Tether's ambitions deserve scrutiny alongside analysis.

Model capability limitations. A 1-billion-parameter model fine-tuned on a phone is impressive engineering, but it is not a frontier model. Complex multi-step reasoning, nuanced language understanding, and large-context tasks still require larger models that exceed consumer hardware capabilities. QVAC Fabric is suited for focused, domain-specific tasks, not general intelligence.

Integration is not guaranteed. The observation that Tether controls both USDT and QVAC Fabric does not mean the two products will be integrated into a unified agent stack. Tether has not announced such integration. The convergence is a structural possibility, not a confirmed product roadmap.

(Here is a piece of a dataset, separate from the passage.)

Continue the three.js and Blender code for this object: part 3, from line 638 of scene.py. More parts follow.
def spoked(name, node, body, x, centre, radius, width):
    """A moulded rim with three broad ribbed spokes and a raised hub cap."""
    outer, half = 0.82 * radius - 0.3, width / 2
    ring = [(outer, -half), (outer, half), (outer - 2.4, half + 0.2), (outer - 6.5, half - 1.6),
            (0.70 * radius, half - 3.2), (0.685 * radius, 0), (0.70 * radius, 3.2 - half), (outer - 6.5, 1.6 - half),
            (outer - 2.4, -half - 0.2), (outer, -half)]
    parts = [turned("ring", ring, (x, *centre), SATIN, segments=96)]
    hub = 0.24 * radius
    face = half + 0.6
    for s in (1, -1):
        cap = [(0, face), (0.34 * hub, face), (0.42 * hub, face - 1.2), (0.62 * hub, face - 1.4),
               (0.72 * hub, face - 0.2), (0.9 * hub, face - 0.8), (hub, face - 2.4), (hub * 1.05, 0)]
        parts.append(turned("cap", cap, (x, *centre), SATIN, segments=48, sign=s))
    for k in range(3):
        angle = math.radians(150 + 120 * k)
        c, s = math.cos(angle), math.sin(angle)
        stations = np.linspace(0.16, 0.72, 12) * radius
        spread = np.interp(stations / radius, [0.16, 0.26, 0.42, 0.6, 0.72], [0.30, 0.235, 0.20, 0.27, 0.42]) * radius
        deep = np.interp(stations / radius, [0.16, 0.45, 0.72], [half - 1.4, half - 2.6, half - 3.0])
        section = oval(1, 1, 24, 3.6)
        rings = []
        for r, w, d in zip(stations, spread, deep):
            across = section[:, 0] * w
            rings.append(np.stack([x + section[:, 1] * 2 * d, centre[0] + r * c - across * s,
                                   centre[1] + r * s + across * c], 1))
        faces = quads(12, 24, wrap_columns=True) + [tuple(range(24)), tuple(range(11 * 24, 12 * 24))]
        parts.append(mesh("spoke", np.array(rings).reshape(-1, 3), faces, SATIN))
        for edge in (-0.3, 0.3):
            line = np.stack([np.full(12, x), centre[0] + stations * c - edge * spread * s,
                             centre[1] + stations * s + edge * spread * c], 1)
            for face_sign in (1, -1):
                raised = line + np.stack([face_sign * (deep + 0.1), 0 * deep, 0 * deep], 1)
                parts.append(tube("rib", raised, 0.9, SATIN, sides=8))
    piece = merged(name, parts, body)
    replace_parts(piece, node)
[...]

Tether's own controversies. Tether has faced persistent scrutiny over USDT's reserve backing, regulatory compliance, and transparency. Enterprise buyers evaluating QVAC Fabric will weigh the technology's merits against the issuing company's reputation. The technology does not exist in a reputational vacuum.

Competition is emerging. Apple, Qualcomm, and Google are all investing heavily in on-device AI inference through their respective chip architectures. QVAC Fabric's cross-platform approach is a strength today, but it competes against vertically integrated solutions from companies that control both the hardware and the operating system.

The Structural Signal

The specific merits and limitations of QVAC Fabric will be debated and benchmarked in the months ahead. The structural signal is more durable.

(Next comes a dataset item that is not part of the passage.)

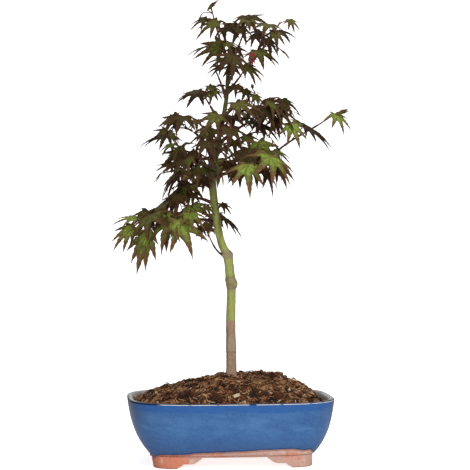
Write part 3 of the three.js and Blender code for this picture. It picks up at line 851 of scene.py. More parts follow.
def hand_over(piece, slot, *nodes):
    """The finished piece rides on the frame's body and stands for its solids."""
    settle(piece)
    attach(piece, "root")
    if nodes:
        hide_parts(*nodes)


def start(primitive, **settings):
    """Adds a primitive, puts its place into its mesh and opens it in edit mode."""
    clear_selection()
    primitive(**settings)
    piece = bpy.context.object
    settle(piece)
    edit(piece)
    return piece


def sweep(line, radii, sides):
    """A closed round limb: a disc at the line's foot, extruded, turned and resized from point to point."""
    way = (line[1] - line[0]).normalized()
    limb = start(
        bpy.ops.mesh.primitive_circle_add, vertices=sides, radius=radii[0], fill_type="NGON",
        location=line[0], rotation=way.to_track_quat("Z", "Y").to_euler(),
    )
    for k in range(1, len(line)):
        bpy.ops.mesh.extrude_region_move(TRANSFORM_OT_translate={"value": line[k] - line[k - 1]})
        after = (line[min(k + 1, len(line) - 1)] - line[k - 1]).normalized()
        angle = way.angle(after)
        if angle > STRAIGHT:
            across = way.cross(after).normalized().to_track_quat("Z", "Y").to_matrix()
            # With no window this operator turns the other way.
            bpy.ops.transform.rotate(
                value=-angle, orient_axis="Z", orient_matrix=[list(axis) for axis in across.col],
                center_override=line[k],
            )
            way = after
        ratio = radii[k] / radii[k - 1]
        bpy.ops.transform.resize(value=(ratio, ratio, ratio), center_override=line[k])
    turn_outwards()
    return limb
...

The company that dominates stablecoin settlement is investing in edge AI inference. This is not a coincidence, a side project, or a marketing exercise. It follows the same logic that led Stripe to build an Agentic Commerce Suite, Visa to create Intelligent Commerce, and Mastercard to launch Agent Pay. The companies that control payment infrastructure are positioning themselves as the companies that control the full agentic transaction stack.

Tether is simply approaching that stack from the opposite direction. Where Stripe, Visa, and Mastercard started with payments and moved toward agent enablement, Tether is starting with the settlement layer (USDT) and moving toward intelligence (QVAC Fabric). The destination is the same: a vertically integrated infrastructure where AI agents reason, decide, and pay within a single technology stack.

Whether Tether or the traditional payment networks win that race depends on execution, enterprise trust, and regulatory outcomes that cannot be predicted today. What can be observed is the convergence itself. Every major player in autonomous commerce is reaching for the same combination: intelligence plus settlement, in a single integrated pipeline.

The infrastructure for agentic commerce is not being built in one place. It is being built from both ends simultaneously.